**EXERCISE PROMPT**
The entries below should be output exactly as written.

____

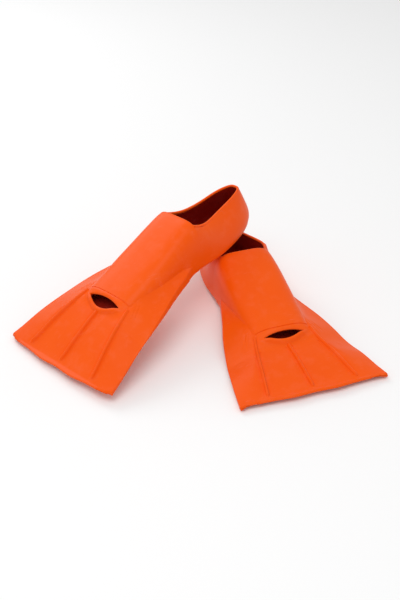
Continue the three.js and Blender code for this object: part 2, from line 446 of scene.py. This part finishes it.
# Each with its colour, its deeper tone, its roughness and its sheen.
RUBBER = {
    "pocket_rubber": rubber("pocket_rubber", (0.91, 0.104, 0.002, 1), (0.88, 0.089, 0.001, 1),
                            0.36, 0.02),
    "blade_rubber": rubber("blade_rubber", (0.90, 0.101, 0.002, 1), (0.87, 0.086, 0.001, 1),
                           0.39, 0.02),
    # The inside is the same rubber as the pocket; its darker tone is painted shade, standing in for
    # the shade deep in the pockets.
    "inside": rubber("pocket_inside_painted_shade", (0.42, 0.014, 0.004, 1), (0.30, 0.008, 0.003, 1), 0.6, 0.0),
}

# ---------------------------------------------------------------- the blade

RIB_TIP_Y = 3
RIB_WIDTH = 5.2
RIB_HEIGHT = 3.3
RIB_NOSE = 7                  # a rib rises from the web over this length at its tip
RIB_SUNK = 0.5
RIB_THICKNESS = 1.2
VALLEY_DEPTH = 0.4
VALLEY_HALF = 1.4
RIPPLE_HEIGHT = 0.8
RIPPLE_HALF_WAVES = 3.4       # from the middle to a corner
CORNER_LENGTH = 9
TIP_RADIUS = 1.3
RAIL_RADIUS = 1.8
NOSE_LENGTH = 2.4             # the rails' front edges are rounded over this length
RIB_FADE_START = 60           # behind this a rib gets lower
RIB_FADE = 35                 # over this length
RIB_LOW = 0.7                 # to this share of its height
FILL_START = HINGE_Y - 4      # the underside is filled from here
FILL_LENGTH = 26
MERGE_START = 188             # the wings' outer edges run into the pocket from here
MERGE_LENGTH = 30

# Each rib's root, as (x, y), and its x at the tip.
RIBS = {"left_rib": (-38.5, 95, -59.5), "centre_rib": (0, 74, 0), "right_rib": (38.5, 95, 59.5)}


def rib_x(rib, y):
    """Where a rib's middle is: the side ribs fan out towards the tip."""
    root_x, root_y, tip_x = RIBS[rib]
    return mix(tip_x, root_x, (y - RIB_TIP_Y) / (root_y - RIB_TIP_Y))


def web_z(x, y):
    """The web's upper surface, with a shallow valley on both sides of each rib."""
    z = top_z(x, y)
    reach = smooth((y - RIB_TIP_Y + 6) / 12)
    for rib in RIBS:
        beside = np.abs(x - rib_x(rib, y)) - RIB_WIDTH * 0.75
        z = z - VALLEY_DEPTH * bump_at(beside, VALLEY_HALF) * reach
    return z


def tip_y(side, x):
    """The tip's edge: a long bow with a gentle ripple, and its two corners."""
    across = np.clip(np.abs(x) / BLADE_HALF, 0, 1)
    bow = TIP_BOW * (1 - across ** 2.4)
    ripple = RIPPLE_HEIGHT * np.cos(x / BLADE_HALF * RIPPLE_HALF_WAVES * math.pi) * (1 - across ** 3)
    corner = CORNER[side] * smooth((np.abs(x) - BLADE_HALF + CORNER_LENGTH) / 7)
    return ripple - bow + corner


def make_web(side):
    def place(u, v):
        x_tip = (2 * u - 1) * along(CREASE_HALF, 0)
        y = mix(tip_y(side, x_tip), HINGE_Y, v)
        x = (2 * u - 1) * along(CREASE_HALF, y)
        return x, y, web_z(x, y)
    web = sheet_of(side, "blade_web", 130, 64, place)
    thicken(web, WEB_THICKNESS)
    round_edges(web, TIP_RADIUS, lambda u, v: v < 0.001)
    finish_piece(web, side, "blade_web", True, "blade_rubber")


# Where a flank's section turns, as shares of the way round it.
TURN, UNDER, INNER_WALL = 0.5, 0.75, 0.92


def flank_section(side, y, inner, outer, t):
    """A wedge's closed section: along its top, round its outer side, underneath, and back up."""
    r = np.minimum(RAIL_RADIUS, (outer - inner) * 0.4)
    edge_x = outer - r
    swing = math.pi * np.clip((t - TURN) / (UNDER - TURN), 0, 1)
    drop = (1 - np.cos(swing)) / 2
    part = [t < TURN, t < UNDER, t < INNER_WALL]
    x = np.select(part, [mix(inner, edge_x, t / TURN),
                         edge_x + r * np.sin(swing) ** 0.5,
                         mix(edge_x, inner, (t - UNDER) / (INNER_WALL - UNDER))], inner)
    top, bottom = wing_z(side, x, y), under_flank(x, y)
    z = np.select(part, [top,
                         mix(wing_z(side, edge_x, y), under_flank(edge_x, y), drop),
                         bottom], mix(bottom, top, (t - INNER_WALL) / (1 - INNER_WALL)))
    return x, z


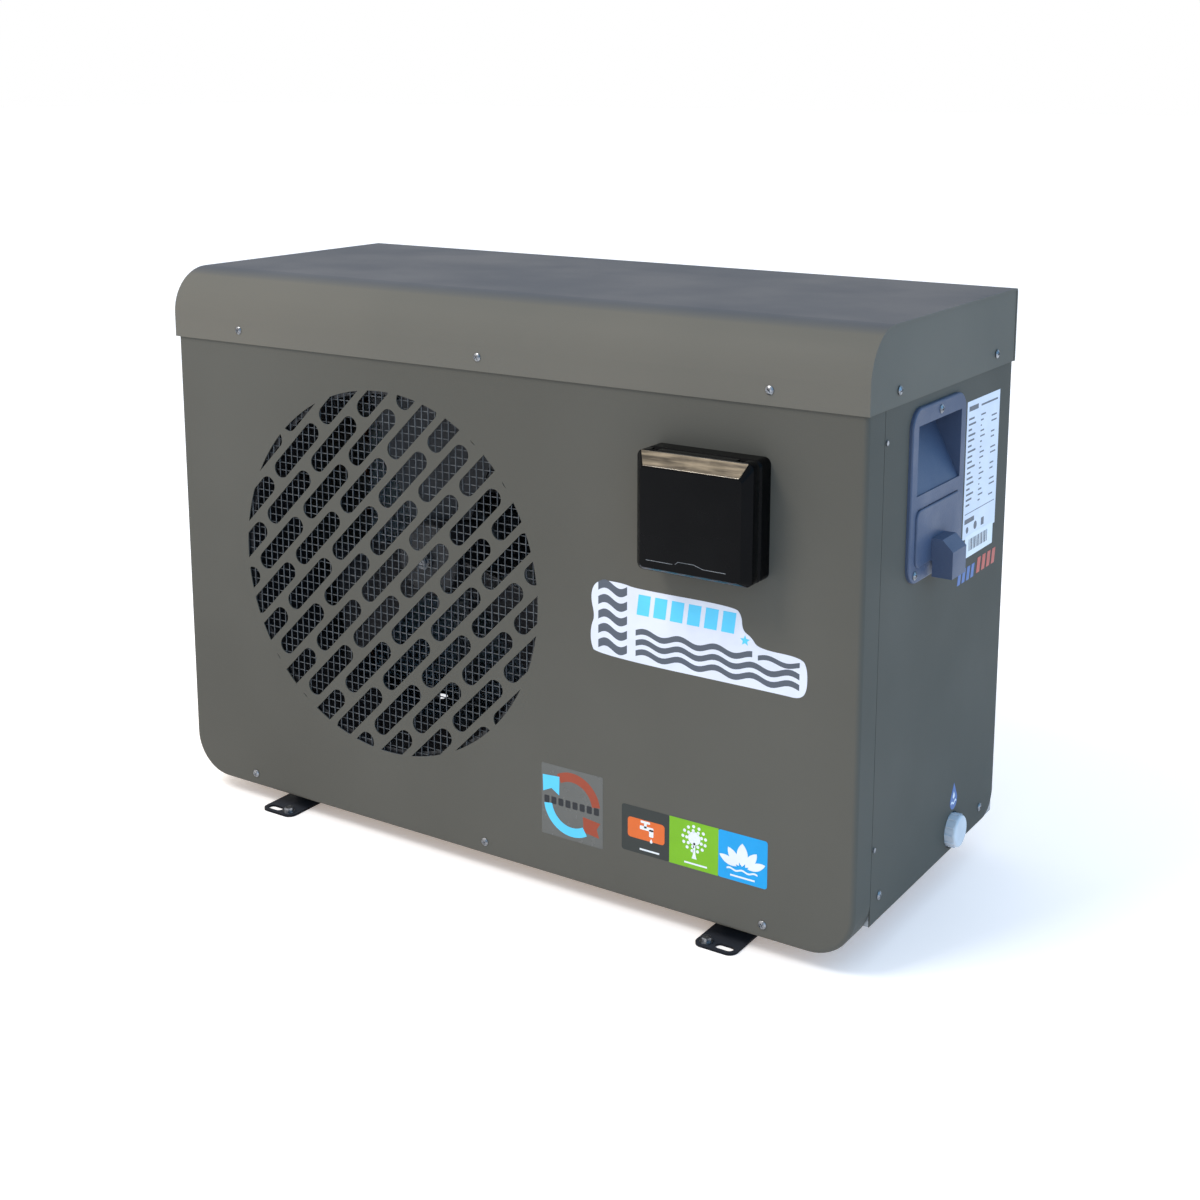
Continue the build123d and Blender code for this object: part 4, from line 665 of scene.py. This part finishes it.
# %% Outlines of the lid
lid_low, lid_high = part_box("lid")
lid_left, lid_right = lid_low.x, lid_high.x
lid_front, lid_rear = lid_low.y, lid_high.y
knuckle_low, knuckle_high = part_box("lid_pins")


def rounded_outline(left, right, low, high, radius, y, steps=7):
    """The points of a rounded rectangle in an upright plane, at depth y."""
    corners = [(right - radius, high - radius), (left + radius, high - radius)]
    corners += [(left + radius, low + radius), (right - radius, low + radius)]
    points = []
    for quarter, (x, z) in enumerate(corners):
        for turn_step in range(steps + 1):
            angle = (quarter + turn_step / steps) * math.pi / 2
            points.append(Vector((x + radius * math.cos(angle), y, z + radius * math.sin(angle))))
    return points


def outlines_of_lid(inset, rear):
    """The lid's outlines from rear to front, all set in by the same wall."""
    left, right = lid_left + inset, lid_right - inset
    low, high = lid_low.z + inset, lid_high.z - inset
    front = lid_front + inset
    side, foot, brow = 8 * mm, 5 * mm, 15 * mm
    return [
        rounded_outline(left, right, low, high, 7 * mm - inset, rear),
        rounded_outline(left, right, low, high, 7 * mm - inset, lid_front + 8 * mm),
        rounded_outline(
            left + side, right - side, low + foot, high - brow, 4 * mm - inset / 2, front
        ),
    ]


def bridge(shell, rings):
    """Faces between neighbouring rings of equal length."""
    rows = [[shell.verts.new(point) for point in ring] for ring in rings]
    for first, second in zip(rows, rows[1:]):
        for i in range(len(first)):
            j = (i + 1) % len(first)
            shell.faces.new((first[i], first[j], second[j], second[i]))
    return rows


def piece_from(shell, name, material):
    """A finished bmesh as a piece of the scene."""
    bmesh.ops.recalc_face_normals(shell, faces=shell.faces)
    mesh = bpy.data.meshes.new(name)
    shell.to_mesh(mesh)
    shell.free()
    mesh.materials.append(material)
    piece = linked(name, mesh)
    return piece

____

**WRITTEN ANSWER**
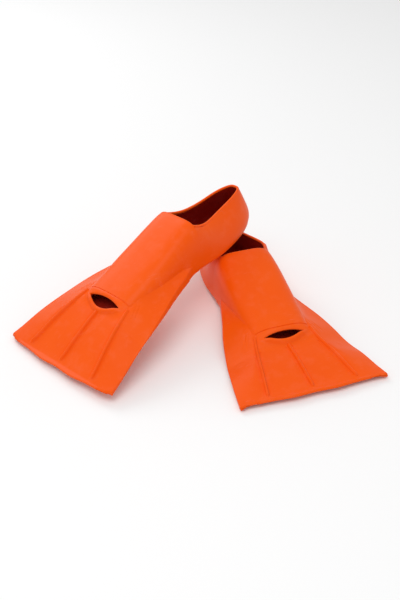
Continue the three.js and Blender code for this object: part 2, from line 446 of scene.py. This part finishes it.
# Each with its colour, its deeper tone, its roughness and its sheen.
RUBBER = {
    "pocket_rubber": rubber("pocket_rubber", (0.91, 0.104, 0.002, 1), (0.88, 0.089, 0.001, 1),
                            0.36, 0.02),
    "blade_rubber": rubber("blade_rubber", (0.90, 0.101, 0.002, 1), (0.87, 0.086, 0.001, 1),
                           0.39, 0.02),
    # The inside is the same rubber as the pocket; its darker tone is painted shade, standing in for
    # the shade deep in the pockets.
    "inside": rubber("pocket_inside_painted_shade", (0.42, 0.014, 0.004, 1), (0.30, 0.008, 0.003, 1), 0.6, 0.0),
}

# ---------------------------------------------------------------- the blade

RIB_TIP_Y = 3
RIB_WIDTH = 5.2
RIB_HEIGHT = 3.3
RIB_NOSE = 7                  # a rib rises from the web over this length at its tip
RIB_SUNK = 0.5
RIB_THICKNESS = 1.2
VALLEY_DEPTH = 0.4
VALLEY_HALF = 1.4
RIPPLE_HEIGHT = 0.8
RIPPLE_HALF_WAVES = 3.4       # from the middle to a corner
CORNER_LENGTH = 9
TIP_RADIUS = 1.3
RAIL_RADIUS = 1.8
NOSE_LENGTH = 2.4             # the rails' front edges are rounded over this length
RIB_FADE_START = 60           # behind this a rib gets lower
RIB_FADE = 35                 # over this length
RIB_LOW = 0.7                 # to this share of its height
FILL_START = HINGE_Y - 4      # the underside is filled from here
FILL_LENGTH = 26
MERGE_START = 188             # the wings' outer edges run into the pocket from here
MERGE_LENGTH = 30

# Each rib's root, as (x, y), and its x at the tip.
RIBS = {"left_rib": (-38.5, 95, -59.5), "centre_rib": (0, 74, 0), "right_rib": (38.5, 95, 59.5)}


def rib_x(rib, y):
    """Where a rib's middle is: the side ribs fan out towards the tip."""
    root_x, root_y, tip_x = RIBS[rib]
    return mix(tip_x, root_x, (y - RIB_TIP_Y) / (root_y - RIB_TIP_Y))


def web_z(x, y):
    """The web's upper surface, with a shallow valley on both sides of each rib."""
    z = top_z(x, y)
    reach = smooth((y - RIB_TIP_Y + 6) / 12)
    for rib in RIBS:
        beside = np.abs(x - rib_x(rib, y)) - RIB_WIDTH * 0.75
        z = z - VALLEY_DEPTH * bump_at(beside, VALLEY_HALF) * reach
    return z


def tip_y(side, x):
    """The tip's edge: a long bow with a gentle ripple, and its two corners."""
    across = np.clip(np.abs(x) / BLADE_HALF, 0, 1)
    bow = TIP_BOW * (1 - across ** 2.4)
    ripple = RIPPLE_HEIGHT * np.cos(x / BLADE_HALF * RIPPLE_HALF_WAVES * math.pi) * (1 - across ** 3)
    corner = CORNER[side] * smooth((np.abs(x) - BLADE_HALF + CORNER_LENGTH) / 7)
    return ripple - bow + corner


def make_web(side):
    def place(u, v):
        x_tip = (2 * u - 1) * along(CREASE_HALF, 0)
        y = mix(tip_y(side, x_tip), HINGE_Y, v)
        x = (2 * u - 1) * along(CREASE_HALF, y)
        return x, y, web_z(x, y)
    web = sheet_of(side, "blade_web", 130, 64, place)
    thicken(web, WEB_THICKNESS)
    round_edges(web, TIP_RADIUS, lambda u, v: v < 0.001)
    finish_piece(web, side, "blade_web", True, "blade_rubber")


# Where a flank's section turns, as shares of the way round it.
TURN, UNDER, INNER_WALL = 0.5, 0.75, 0.92


def flank_section(side, y, inner, outer, t):
    """A wedge's closed section: along its top, round its outer side, underneath, and back up."""
    r = np.minimum(RAIL_RADIUS, (outer - inner) * 0.4)
    edge_x = outer - r
    swing = math.pi * np.clip((t - TURN) / (UNDER - TURN), 0, 1)
    drop = (1 - np.cos(swing)) / 2
    part = [t < TURN, t < UNDER, t < INNER_WALL]
    x = np.select(part, [mix(inner, edge_x, t / TURN),
                         edge_x + r * np.sin(swing) ** 0.5,
                         mix(edge_x, inner, (t - UNDER) / (INNER_WALL - UNDER))], inner)
    top, bottom = wing_z(side, x, y), under_flank(x, y)
    z = np.select(part, [top,
                         mix(wing_z(side, edge_x, y), under_flank(edge_x, y), drop),
                         bottom], mix(bottom, top, (t - INNER_WALL) / (1 - INNER_WALL)))
    return x, z


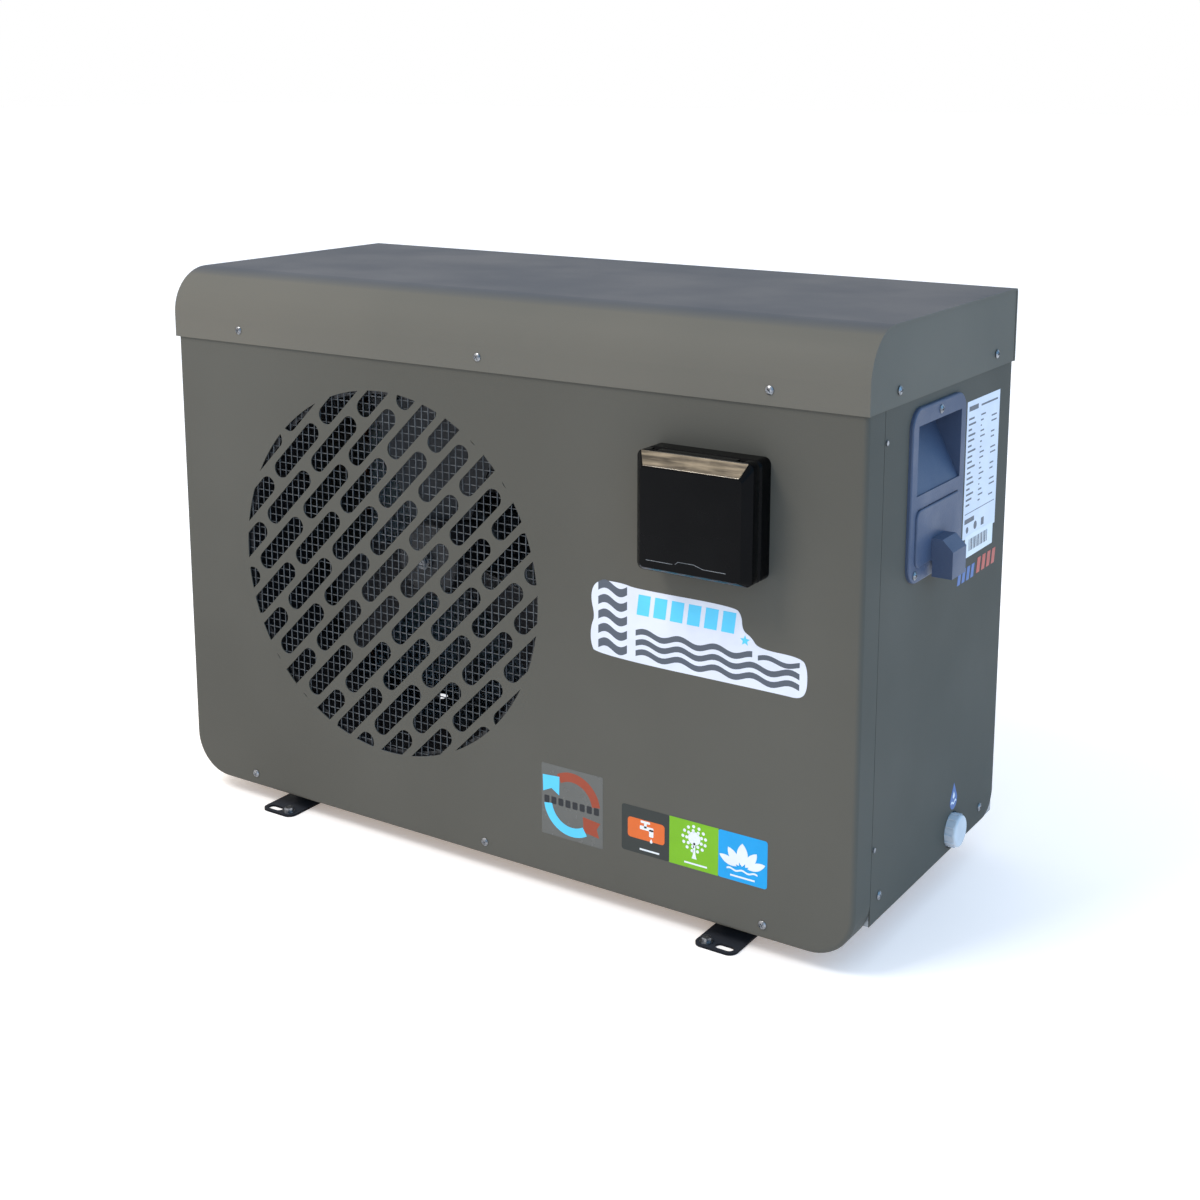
Continue the build123d and Blender code for this object: part 4, from line 665 of scene.py. This part finishes it.
# %% Outlines of the lid
lid_low, lid_high = part_box("lid")
lid_left, lid_right = lid_low.x, lid_high.x
lid_front, lid_rear = lid_low.y, lid_high.y
knuckle_low, knuckle_high = part_box("lid_pins")


def rounded_outline(left, right, low, high, radius, y, steps=7):
    """The points of a rounded rectangle in an upright plane, at depth y."""
    corners = [(right - radius, high - radius), (left + radius, high - radius)]
    corners += [(left + radius, low + radius), (right - radius, low + radius)]
    points = []
    for quarter, (x, z) in enumerate(corners):
        for turn_step in range(steps + 1):
            angle = (quarter + turn_step / steps) * math.pi / 2
            points.append(Vector((x + radius * math.cos(angle), y, z + radius * math.sin(angle))))
    return points


def outlines_of_lid(inset, rear):
    """The lid's outlines from rear to front, all set in by the same wall."""
    left, right = lid_left + inset, lid_right - inset
    low, high = lid_low.z + inset, lid_high.z - inset
    front = lid_front + inset
    side, foot, brow = 8 * mm, 5 * mm, 15 * mm
    return [
        rounded_outline(left, right, low, high, 7 * mm - inset, rear),
        rounded_outline(left, right, low, high, 7 * mm - inset, lid_front + 8 * mm),
        rounded_outline(
            left + side, right - side, low + foot, high - brow, 4 * mm - inset / 2, front
        ),
    ]


def bridge(shell, rings):
    """Faces between neighbouring rings of equal length."""
    rows = [[shell.verts.new(point) for point in ring] for ring in rings]
    for first, second in zip(rows, rows[1:]):
        for i in range(len(first)):
            j = (i + 1) % len(first)
            shell.faces.new((first[i], first[j], second[j], second[i]))
    return rows


def piece_from(shell, name, material):
    """A finished bmesh as a piece of the scene."""
    bmesh.ops.recalc_face_normals(shell, faces=shell.faces)
    mesh = bpy.data.meshes.new(name)
    shell.to_mesh(mesh)
    shell.free()
    mesh.materials.append(material)
    piece = linked(name, mesh)
    return piece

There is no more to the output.